-- BEGIN Dataset rows --

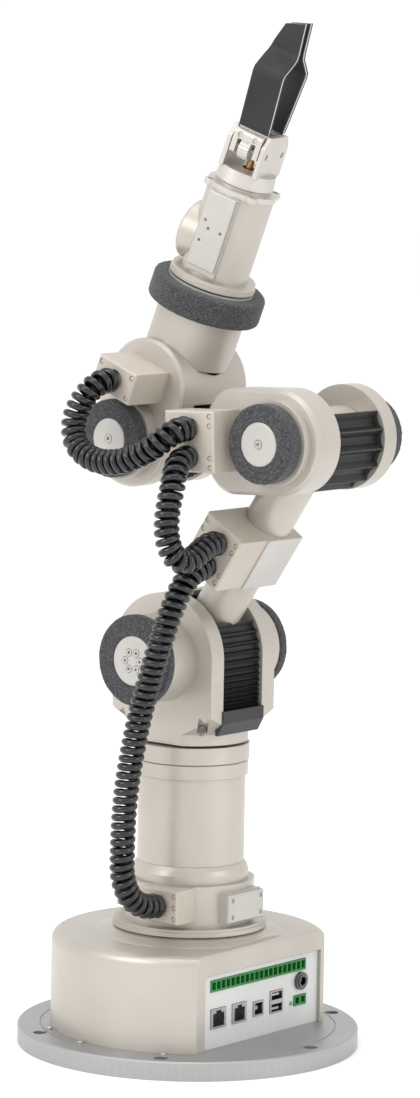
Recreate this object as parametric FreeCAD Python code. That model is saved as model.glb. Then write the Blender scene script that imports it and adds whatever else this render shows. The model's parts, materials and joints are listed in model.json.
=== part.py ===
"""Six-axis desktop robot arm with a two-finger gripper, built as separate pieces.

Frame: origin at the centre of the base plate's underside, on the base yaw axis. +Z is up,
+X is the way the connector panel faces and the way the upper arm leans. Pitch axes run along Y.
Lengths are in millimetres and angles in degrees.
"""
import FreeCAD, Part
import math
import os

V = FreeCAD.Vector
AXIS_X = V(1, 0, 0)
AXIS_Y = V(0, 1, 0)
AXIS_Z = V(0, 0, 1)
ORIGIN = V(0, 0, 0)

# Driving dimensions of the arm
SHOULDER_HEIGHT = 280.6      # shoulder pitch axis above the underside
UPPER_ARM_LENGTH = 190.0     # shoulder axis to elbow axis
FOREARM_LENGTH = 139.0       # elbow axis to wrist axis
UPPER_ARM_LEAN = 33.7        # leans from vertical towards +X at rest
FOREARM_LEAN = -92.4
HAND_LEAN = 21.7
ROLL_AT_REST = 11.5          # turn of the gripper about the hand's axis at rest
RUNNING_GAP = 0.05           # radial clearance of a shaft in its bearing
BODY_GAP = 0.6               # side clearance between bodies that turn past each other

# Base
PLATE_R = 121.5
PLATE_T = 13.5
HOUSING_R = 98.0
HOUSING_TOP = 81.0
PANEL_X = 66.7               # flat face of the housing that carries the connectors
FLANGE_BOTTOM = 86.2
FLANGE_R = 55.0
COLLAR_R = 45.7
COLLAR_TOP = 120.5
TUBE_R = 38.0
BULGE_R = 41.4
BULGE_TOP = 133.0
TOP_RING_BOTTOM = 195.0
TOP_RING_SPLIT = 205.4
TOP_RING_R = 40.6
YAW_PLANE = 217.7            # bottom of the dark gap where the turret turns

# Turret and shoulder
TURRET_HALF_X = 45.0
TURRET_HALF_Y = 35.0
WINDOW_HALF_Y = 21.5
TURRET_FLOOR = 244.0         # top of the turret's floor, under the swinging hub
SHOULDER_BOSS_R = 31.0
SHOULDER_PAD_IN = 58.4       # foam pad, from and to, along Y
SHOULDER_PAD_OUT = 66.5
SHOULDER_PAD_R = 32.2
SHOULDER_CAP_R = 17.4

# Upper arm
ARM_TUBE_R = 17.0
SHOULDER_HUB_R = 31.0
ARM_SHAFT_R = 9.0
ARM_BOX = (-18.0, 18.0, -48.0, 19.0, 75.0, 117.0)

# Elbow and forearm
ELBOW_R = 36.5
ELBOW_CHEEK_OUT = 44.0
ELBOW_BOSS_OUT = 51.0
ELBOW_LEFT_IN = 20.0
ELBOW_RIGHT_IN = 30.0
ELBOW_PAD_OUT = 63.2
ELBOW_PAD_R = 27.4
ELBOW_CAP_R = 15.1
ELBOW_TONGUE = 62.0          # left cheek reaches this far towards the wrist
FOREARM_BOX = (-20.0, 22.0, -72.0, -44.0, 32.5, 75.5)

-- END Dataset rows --
-- BEGIN Dataset rows --

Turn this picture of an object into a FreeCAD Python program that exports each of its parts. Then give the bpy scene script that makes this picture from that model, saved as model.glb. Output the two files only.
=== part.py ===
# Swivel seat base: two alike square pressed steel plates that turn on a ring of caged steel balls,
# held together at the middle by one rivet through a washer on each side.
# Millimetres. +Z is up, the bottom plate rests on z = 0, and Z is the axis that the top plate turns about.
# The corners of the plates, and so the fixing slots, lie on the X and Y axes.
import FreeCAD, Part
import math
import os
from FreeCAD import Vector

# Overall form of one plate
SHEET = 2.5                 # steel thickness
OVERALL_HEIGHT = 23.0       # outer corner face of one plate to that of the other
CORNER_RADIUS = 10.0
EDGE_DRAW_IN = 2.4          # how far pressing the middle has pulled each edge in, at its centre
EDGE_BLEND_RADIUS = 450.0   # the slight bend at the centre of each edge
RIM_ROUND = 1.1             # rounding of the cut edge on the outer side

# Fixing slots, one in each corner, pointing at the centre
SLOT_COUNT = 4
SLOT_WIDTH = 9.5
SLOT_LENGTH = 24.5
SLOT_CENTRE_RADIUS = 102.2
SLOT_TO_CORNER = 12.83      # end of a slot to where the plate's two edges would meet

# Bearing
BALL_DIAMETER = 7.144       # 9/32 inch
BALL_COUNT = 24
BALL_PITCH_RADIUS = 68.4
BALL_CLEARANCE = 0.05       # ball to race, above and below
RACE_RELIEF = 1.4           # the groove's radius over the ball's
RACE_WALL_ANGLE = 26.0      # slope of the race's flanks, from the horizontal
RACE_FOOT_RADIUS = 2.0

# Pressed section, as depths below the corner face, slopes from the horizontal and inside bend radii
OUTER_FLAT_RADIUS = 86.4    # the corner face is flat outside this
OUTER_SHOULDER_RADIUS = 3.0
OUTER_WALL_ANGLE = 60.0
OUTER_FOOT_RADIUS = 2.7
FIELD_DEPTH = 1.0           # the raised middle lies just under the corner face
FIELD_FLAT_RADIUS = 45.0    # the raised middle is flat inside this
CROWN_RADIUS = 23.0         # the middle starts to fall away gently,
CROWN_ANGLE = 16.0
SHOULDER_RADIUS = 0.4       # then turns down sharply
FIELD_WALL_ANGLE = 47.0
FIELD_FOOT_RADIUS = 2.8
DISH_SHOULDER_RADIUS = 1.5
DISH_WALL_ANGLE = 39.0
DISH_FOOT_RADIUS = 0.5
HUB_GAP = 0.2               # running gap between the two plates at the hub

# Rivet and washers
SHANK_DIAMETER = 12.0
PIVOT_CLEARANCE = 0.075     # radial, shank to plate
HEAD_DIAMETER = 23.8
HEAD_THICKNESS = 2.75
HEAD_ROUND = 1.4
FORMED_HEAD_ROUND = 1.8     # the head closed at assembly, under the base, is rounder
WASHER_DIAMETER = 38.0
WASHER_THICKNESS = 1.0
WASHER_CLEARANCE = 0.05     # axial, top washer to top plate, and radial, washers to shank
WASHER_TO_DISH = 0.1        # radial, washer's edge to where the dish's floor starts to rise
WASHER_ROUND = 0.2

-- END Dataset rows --

Output exactly one stretch of the listing: from the line containing "Recreate this object" through the line containing "ORIGIN = V(0, 0, 0)", both end lines included.

• [Complete response]
Recreate this object as parametric FreeCAD Python code. That model is saved as model.glb. Then write the Blender scene script that imports it and adds whatever else this render shows. The model's parts, materials and joints are listed in model.json.
=== part.py ===
"""Six-axis desktop robot arm with a two-finger gripper, built as separate pieces.

Frame: origin at the centre of the base plate's underside, on the base yaw axis. +Z is up,
+X is the way the connector panel faces and the way the upper arm leans. Pitch axes run along Y.
Lengths are in millimetres and angles in degrees.
"""
import FreeCAD, Part
import math
import os

V = FreeCAD.Vector
AXIS_X = V(1, 0, 0)
AXIS_Y = V(0, 1, 0)
AXIS_Z = V(0, 0, 1)
ORIGIN = V(0, 0, 0)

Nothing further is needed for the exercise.